Begin EXTRACTED ENTRIES
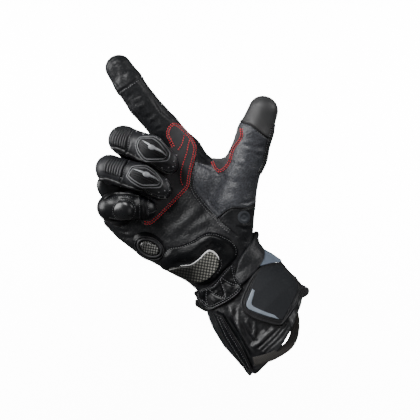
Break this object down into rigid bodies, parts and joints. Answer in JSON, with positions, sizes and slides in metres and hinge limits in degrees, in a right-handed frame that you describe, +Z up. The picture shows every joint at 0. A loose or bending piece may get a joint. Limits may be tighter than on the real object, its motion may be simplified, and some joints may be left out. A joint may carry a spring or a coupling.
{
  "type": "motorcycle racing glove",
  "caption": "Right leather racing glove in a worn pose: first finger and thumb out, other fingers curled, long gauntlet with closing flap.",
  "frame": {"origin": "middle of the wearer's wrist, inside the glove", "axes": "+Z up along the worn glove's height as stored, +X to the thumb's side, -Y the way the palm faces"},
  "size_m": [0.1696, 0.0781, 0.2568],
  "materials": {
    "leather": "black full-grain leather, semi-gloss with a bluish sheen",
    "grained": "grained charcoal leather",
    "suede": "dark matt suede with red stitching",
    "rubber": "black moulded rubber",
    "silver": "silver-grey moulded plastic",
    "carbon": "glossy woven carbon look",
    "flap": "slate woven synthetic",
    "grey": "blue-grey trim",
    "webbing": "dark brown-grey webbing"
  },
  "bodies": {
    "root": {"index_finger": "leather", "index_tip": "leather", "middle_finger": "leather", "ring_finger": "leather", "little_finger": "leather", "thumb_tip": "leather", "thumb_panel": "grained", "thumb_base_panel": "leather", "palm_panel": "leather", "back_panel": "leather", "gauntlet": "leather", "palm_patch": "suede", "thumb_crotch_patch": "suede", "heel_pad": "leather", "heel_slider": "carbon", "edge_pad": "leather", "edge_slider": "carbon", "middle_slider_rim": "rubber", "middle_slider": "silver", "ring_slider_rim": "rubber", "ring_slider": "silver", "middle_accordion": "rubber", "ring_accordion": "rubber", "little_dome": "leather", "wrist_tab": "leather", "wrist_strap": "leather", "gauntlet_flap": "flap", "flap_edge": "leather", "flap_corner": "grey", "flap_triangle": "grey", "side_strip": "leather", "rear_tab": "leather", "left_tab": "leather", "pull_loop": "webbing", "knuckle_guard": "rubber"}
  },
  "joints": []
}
End EXTRACTED ENTRIES
Begin EXTRACTED ENTRIES
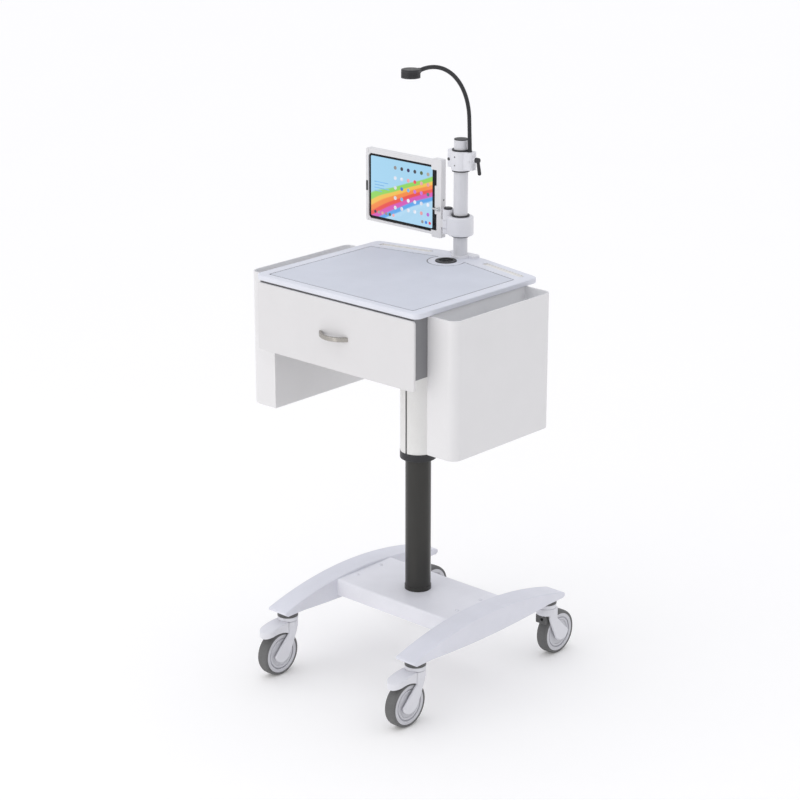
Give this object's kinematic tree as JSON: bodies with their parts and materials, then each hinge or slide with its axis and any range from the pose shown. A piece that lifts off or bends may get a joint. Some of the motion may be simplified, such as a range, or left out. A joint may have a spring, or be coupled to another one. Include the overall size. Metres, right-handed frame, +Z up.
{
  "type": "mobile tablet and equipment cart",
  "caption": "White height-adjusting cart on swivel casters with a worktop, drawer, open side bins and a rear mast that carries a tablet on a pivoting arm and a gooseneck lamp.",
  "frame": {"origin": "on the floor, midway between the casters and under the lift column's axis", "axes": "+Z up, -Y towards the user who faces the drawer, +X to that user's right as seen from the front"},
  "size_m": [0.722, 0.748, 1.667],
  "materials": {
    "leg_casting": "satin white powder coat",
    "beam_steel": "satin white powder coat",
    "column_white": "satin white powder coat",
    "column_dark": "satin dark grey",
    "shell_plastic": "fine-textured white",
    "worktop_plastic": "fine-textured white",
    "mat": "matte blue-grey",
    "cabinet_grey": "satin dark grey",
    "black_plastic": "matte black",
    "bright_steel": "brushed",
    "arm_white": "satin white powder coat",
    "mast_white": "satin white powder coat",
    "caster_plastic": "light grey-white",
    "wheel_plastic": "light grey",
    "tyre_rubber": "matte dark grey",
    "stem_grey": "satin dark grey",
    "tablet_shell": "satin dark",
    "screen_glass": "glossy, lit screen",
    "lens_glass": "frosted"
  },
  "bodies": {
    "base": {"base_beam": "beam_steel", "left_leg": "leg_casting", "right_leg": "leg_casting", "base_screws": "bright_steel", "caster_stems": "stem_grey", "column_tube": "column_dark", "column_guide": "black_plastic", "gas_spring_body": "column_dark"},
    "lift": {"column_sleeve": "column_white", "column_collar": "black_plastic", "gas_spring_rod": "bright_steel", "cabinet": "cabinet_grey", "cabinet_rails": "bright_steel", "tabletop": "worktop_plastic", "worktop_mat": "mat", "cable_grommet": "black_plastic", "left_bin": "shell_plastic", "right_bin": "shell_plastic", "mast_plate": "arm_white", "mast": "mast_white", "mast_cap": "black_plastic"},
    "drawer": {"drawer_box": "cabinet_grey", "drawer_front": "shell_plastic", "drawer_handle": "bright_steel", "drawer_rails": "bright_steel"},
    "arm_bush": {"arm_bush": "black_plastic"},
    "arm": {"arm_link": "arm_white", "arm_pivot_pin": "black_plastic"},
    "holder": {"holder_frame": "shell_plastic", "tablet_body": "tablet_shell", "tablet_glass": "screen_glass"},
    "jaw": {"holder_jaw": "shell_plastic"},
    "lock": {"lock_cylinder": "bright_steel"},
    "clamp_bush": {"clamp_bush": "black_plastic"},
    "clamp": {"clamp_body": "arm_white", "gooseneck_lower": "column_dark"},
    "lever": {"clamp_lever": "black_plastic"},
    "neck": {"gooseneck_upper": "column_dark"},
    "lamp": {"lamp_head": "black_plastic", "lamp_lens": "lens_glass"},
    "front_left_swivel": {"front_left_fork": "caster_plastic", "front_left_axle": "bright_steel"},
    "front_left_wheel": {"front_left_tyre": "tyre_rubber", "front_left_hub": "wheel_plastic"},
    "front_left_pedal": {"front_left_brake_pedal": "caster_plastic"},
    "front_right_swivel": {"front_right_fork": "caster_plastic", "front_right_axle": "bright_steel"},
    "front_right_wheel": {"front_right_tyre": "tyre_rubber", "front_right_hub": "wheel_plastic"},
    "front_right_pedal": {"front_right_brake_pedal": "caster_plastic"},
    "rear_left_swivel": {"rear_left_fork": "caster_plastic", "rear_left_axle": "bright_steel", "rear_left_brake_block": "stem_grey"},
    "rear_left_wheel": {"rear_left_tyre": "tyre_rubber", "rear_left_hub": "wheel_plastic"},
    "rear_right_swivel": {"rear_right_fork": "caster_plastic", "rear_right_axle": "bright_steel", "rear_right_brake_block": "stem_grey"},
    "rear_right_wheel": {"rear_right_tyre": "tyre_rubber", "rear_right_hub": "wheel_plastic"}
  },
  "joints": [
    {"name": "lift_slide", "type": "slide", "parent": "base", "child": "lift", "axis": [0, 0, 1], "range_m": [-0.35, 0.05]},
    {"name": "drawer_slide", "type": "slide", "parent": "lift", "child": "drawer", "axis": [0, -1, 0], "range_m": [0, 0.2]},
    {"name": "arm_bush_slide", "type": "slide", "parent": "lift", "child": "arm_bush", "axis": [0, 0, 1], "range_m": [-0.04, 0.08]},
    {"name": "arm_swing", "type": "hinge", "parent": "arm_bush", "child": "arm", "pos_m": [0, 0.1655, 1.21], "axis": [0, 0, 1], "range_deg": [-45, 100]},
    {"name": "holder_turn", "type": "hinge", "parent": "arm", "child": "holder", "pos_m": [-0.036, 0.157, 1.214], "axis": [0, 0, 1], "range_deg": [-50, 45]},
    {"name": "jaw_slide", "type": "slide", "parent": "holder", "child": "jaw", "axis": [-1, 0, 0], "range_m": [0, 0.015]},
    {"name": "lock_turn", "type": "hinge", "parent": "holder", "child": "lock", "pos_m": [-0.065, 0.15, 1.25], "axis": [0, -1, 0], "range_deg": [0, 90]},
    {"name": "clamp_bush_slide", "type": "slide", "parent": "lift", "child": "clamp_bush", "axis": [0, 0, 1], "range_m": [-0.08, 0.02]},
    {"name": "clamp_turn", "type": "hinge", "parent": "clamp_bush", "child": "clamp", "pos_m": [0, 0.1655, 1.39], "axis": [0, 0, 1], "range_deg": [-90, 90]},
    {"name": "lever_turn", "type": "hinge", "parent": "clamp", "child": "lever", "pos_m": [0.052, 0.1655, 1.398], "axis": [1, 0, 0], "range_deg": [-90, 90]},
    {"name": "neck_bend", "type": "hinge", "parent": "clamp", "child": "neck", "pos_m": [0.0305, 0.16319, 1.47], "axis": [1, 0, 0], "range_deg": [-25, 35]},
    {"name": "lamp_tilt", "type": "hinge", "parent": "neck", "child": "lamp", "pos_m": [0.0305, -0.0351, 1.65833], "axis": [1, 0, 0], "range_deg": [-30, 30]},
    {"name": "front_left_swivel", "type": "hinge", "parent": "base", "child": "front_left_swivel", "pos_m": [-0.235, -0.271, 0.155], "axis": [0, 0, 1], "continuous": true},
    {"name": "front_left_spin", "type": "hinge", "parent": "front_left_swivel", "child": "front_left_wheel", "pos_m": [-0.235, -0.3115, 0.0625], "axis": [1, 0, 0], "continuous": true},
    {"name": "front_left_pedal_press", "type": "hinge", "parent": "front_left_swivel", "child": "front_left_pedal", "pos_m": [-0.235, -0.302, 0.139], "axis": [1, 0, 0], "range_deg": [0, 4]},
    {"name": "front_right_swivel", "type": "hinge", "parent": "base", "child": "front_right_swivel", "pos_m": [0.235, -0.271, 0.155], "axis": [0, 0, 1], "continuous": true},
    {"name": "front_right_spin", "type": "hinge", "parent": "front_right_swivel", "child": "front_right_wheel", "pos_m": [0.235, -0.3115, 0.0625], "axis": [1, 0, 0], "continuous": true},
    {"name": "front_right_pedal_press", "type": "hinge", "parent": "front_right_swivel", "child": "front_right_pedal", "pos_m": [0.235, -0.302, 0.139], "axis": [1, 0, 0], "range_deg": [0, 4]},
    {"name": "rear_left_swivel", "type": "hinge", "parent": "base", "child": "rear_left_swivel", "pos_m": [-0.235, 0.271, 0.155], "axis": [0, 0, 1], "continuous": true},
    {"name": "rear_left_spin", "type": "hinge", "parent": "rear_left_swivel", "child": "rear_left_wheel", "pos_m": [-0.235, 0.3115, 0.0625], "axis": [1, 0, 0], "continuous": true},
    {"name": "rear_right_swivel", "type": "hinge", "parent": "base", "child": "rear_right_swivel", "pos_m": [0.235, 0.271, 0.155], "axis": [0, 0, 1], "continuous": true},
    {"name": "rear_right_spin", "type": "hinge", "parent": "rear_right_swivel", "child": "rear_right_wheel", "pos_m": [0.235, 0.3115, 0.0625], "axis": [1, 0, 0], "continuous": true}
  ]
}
End EXTRACTED ENTRIES
» **DIRECTIONS**:
Identify every line above that includes the word "bodies", and show those lines.

» **TASK OUTPUT**:
Break this object down into rigid bodies, parts and joints. Answer in JSON, with positions, sizes and slides in metres and hinge limits in degrees, in a right-handed frame that you describe, +Z up. The picture shows every joint at 0. A loose or bending piece may get a joint. Limits may be tighter than on the real object, its motion may be simplified, and some joints may be left out. A joint may carry a spring or a coupling.
  "bodies": {
Give this object's kinematic tree as JSON: bodies with their parts and materials, then each hinge or slide with its axis and any range from the pose shown. A piece that lifts off or bends may get a joint. Some of the motion may be simplified, such as a range, or left out. A joint may have a spring, or be coupled to another one. Include the overall size. Metres, right-handed frame, +Z up.
  "bodies": {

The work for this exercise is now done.